Le bois-énergie, faux ami écolo
Au départ issus des déchets de scieries, les granulés de bois sont désormais produits pour l’industrie… et détruisent des forêts.
dans l’hebdo N° 1513-1515 Acheter ce numéro
Une pluie de petits cylindres marron 100 % bois naturel engloutis dans le poêle et la chaleur jaillit dans le salon. Se chauffer grâce aux granulés de bois, aussi nommés pellets, a rapidement séduit les particuliers. Selon l’association Propellet, qui regroupe les principaux fabricants et distributeurs de granulés, plus de 800 000 foyers français se chauffaient aux granulés de bois en 2017, soit une hausse de 16 % par rapport à l’année précédente. Une source d’énergie vendue comme très efficace, économique, locale et durable. Des arguments également accolés à toute la filière bois-énergie qui sert au chauffage individuel, collectif ou à la production d’électricité, comme à Gardanne, près de Marseille (lire aussi ici). Mais de plus en plus de voix s’élèvent pour dénoncer ce faux ami des énergies renouvelables.
« Le bois-énergie est à la production de bois ce que les épluchures sont aux patates. Si on peut les valoriser, c’est bien, mais on ne produit pas des patates pour leurs épluchures ! » résume Hervé Le Bouler, responsable des questions forestières à l’association France nature environnement (FNE).
La dérive principale concerne la provenance du bois transformé. À l’origine, il s’agissait uniquement des déchets des scieries, des restes des arbres. Mais la diminution du nombre de scieries et l’augmentation de la demande ont obligé la filière bois-énergie à revoir sa méthode de fabrication, en passant à l’étape de l’industrialisation. Des projets d’usines de pellets émergent progressivement en France, notamment sur le plateau de Millevaches, en Limousin.
L’usine CIBV, pour Carbon Ingen’R Bugeat Viam, cherche à s’implanter dans les communes de Bugeat et de Viam, en Corrèze. Son objectif : produire 45 000 tonnes de pellets torréfiés par an pour remplacer le charbon des centrales thermiques de la Compagnie parisienne de chauffage, qui alimente notamment Saint-Ouen. Le système de torréfaction utiliserait une diversité de biomasse gisant sur les sols des forêts alentour : les souches, les branches, les morceaux d’arbres restant après les coupes rases par les forestiers… Or, « les souches et branchages ne sont pas des ressources à “valoriser”, rappellent régulièrement les opposants au projet, réunis dans l’association Non à la montagne pellets. Ce sont des matières indispensables à l’entretien de la richesse biologique des sols, qui sont déjà lourdement sollicités par le modèle d’exploitation par coupes rases en cycles courts. Ces matières doivent être laissées sur place, ce ne sont pas des “ressources” délaissées ». Pire, des arbres entiers sont parfois transformés en granulés. À quand l’éclosion de forêts destinées à être immédiatement brûlées ?
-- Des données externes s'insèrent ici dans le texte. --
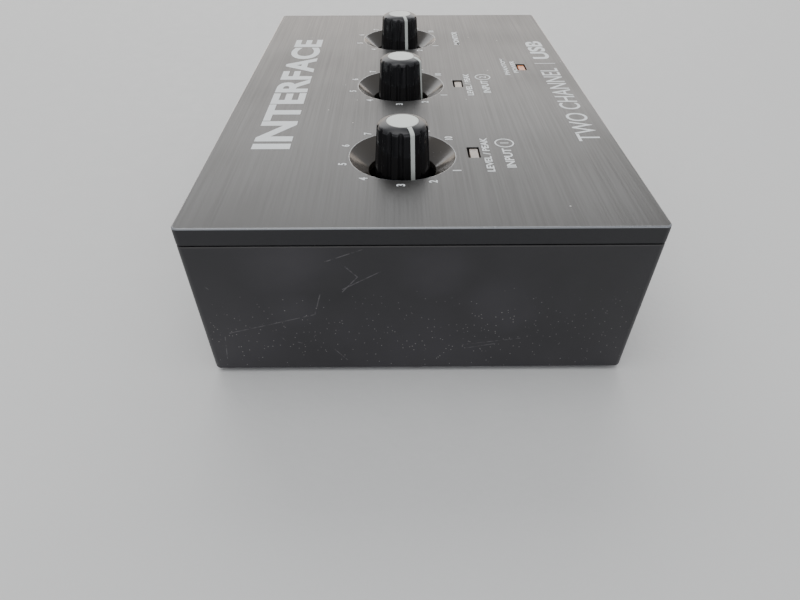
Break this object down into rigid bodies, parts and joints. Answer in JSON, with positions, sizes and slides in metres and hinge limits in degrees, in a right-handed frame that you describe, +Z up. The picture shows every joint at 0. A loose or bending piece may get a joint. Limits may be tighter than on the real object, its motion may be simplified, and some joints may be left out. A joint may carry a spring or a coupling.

À Anor, près de la frontière franco-belge, la société Jeferco tente d’installer une des plus grandes usines de pellets d’Europe, dont les 120 000 tonnes produites chaque année seraient « essentiellement destinées aux industriels européens ». Selon l’association Anor environnement, ce bois servira à alimenter les centrales électriques belges, danoises ou allemandes effectuant leur conversion du charbon vers la biomasse. Rien à voir avec le chauffage local. Un marché européen se dessine depuis quelques années, sous couvert de lutte contre le réchauffement climatique.
En juin dernier, la directive européenne sur les énergies renouvelables a été révisée : le Parlement et le Conseil européens se sont accordés pour proposer un plancher de 32 % d’énergies renouvelables dans la consommation finale d’ici à 2030. Quinze scientifiques renommés, dont certains membres du Giec, avaient publié une tribune en décembre 2017 pour alerter les ministres européens de l’Énergie sur les dangers de la production d’énergie à partir de la biomasse forestière. « Nous estimons que l’utilisation de bois délibérément récolté pour produire de l’énergie, au lieu de combustibles fossiles, libérera, par kilowatt/heure, au moins deux fois plus de CO2 dans l’air d’ici à 2050 », écrivaient-ils. Lors du premier débat, les gouvernements sont restés assez timorés sur la question. Or, accentuer la pression sur les forêts européennes, qui représentent 40 % du continent, mettrait en péril le stockage de CO2 et l’ambition de lutter contre le dérèglement climatique.